Fleischer, a longtime Republican strategist, former White House press secretary and Fox News contributor, said that former President George H.W. Bush won 11% of the Jewish vote in 1992, but that his boss, former President George W. Bush, won 25% of the Jewish vote in his 2004 re-election. Trump won approximately 30% of the Jewish vote four years ago.
Fleischer wouldn’t predict what percentage of the Jewish vote Trump would capture this year, but said it could near 50% in some battleground states, as they consider casting Republican ballots.
"The ears of the Jewish community are open this cycle more than previously, because of the events around the world and what we see in America," Fleischer said. "It's one thing for it to be theoretical, it's now physical. It's palpable on the American street."
He added that "what's changed in this cycle is this palpable sense of fear because of what's happening in America, because of what's happening on campuses, because of what happened in Israel on October 7, and every day since…the American Jewry has never had their ears more open to potentially voting Republican than in this cycle."
Republican Jewish Coalition CEO Matt Brooks told reporters that the group’s political arm has beefed up its data operations by building what he touted as "the only real viable voter file of Jewish voters in the country" to turnout the vote.

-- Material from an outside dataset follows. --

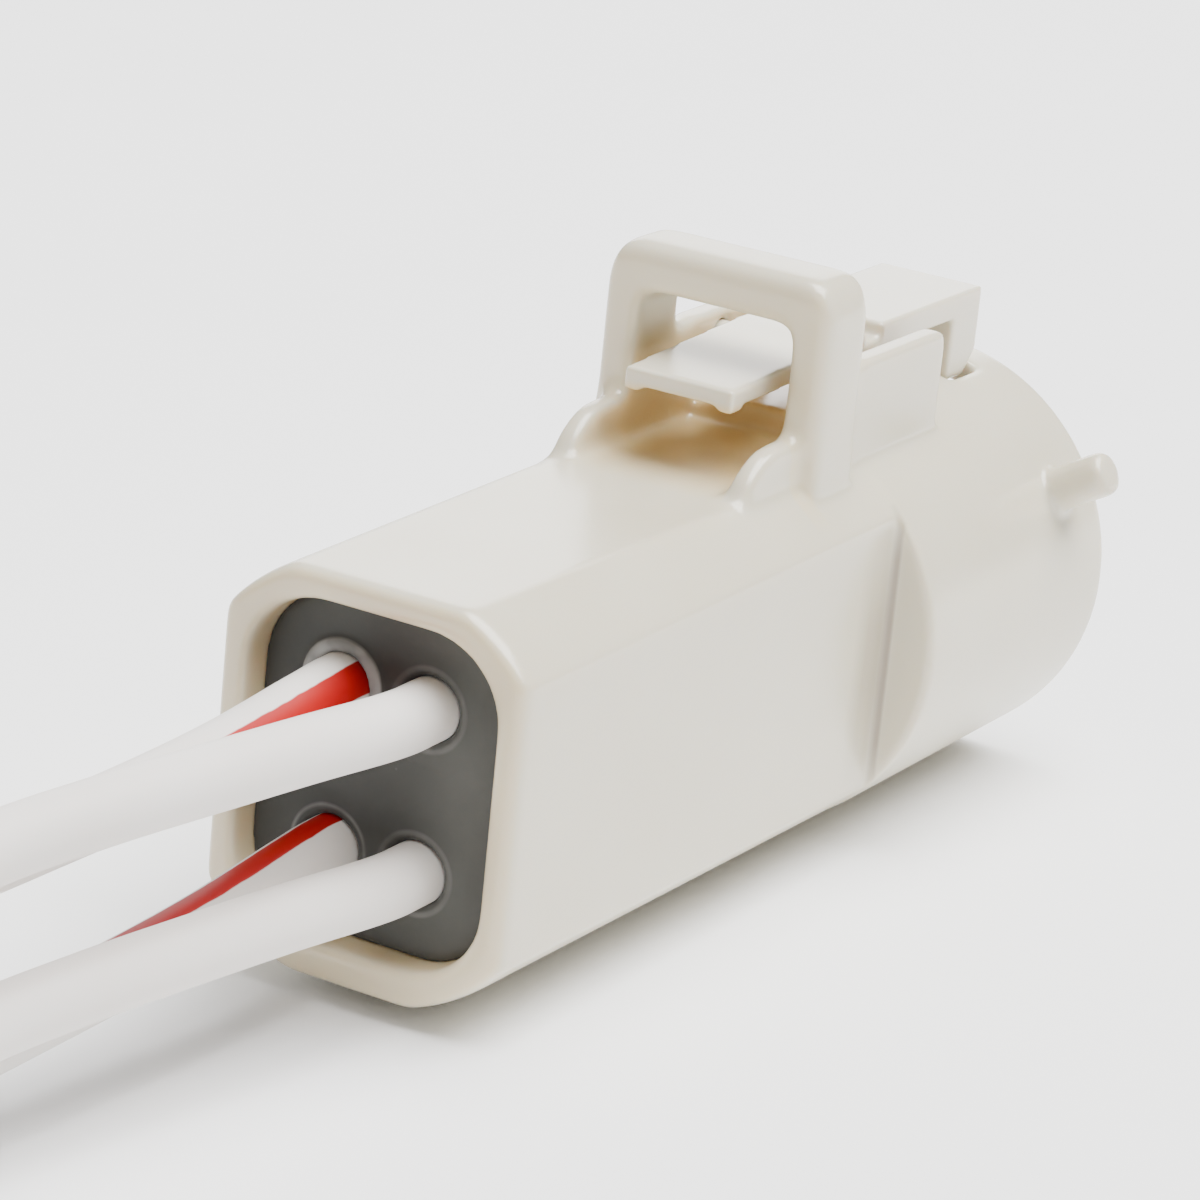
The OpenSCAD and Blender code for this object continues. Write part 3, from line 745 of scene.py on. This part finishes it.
tin = drawn_metal("tinned_brass", (0.74, 0.72, 0.68), (0.62, 0.60, 0.56), 0.28)
copper = drawn_metal("bare_copper", (0.83, 0.45, 0.30), (0.66, 0.33, 0.20), 0.32)
dress(white_plastic("lock_plastic", (0.76, 0.755, 0.74), (0.72, 0.715, 0.70)), lock_piece)
dress(white_plastic("tie_plastic", (0.74, 0.74, 0.72), (0.70, 0.70, 0.68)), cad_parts["hank_tie"])
for key in ROUTES:
    dress(tin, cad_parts["terminal_" + key])
    dress(copper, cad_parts["conductor_" + key], core_ends[key])
print("finishes:", sorted(m.name for m in bpy.data.materials if m.users))

# %% [markdown]
# ## Floor and light
#
# The connector lies on plain white paper. A small object asks for soft light: a large square softbox
# above and in front gives the shade under it, a weaker one behind lifts the edges, and a dim white world
# fills the rest.

# %% Floor and light
FLOOR_HALF, WORLD_STRENGTH = 6, 0.4
AIM = np.array([0, -0.03, 0.0])

floor_z = float(cad_lo[2])
corners = [(-1, -1), (1, -1), (1, 1), (-1, 1)]
floor = mesh_object("floor", [(FLOOR_HALF * x, FLOOR_HALF * y, floor_z) for x, y in corners], [(0, 1, 2, 3)])
floor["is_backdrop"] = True
paper = Finish("paper_sweep", Roughness=0.9, Specular_IOR_Level=0.1)
paper.into("Base Color", paper.clouded(paper.place(), 40.0, 3.0, (0.95, 0.95, 0.95), (0.935, 0.935, 0.935),
                                       0.3, 0.7))
dress(paper.material, floor)

world = bpy.data.worlds.new("studio")
bpy.context.scene.world = world
world.use_nodes = True
world.node_tree.nodes["Background"].inputs["Color"].default_value = (1, 1, 1, 1)
world.node_tree.nodes["Background"].inputs["Strength"].default_value = WORLD_STRENGTH


def softbox(name, at, size, power):
    """A square area light of that size in metres and power in watts, which faces the point AIM."""
    data = bpy.data.lights.new(name, "AREA")
    data.shape, data.size, data.energy = "SQUARE", size, power
    light = bpy.data.objects.new(name, data)
    bpy.context.collection.objects.link(light)
    z = unit(np.array(at) - AIM)
    x = unit(np.cross([0, 0, 1.0], z))
    stand(light, x, np.cross(z, x), z, at)


softbox("overhead", (0.30, 0.12, 1.15), size=1.1, power=56)
softbox("back", (-0.62, 1.05, 0.42), size=0.7, power=7)
print("floor at z =", round(floor_z / MM, 2), "mm, lights:", sorted(light.name for light in bpy.data.lights))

"We have quietly been building under the radar over the last several years. We have been putting staff and deploying resources," Brooks shared. "So we now have staff in Nevada, we have paid staff in Georgia, we have paid staff in Michigan, we have paid staff in Pennsylvania and in Arizona. And we have been doing this quietly since the last election, building up to this moment."

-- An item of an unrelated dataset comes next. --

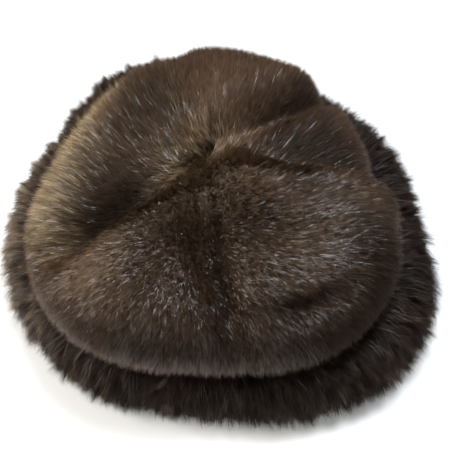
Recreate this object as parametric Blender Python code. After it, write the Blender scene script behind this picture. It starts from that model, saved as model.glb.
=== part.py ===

Brooks said the group is spending millions of dollars on digital and TV ads, direct mail, phone calls and door knocking and other canvassing efforts to get out the vote – what he described as "the whole gamut."
Trump was introduced at the gathering by Miriam Adelson, the billionaire casino magnate and Republican megadonor, who along with late husband Sheldon were major backers of the Republican Jewish Coalition.
Adelson, who is currently helping bankroll a super PAC that supports Trump, called him "our best friend" and added that she's "eagerly awaiting for him to enter the White House and to save the Jewish people."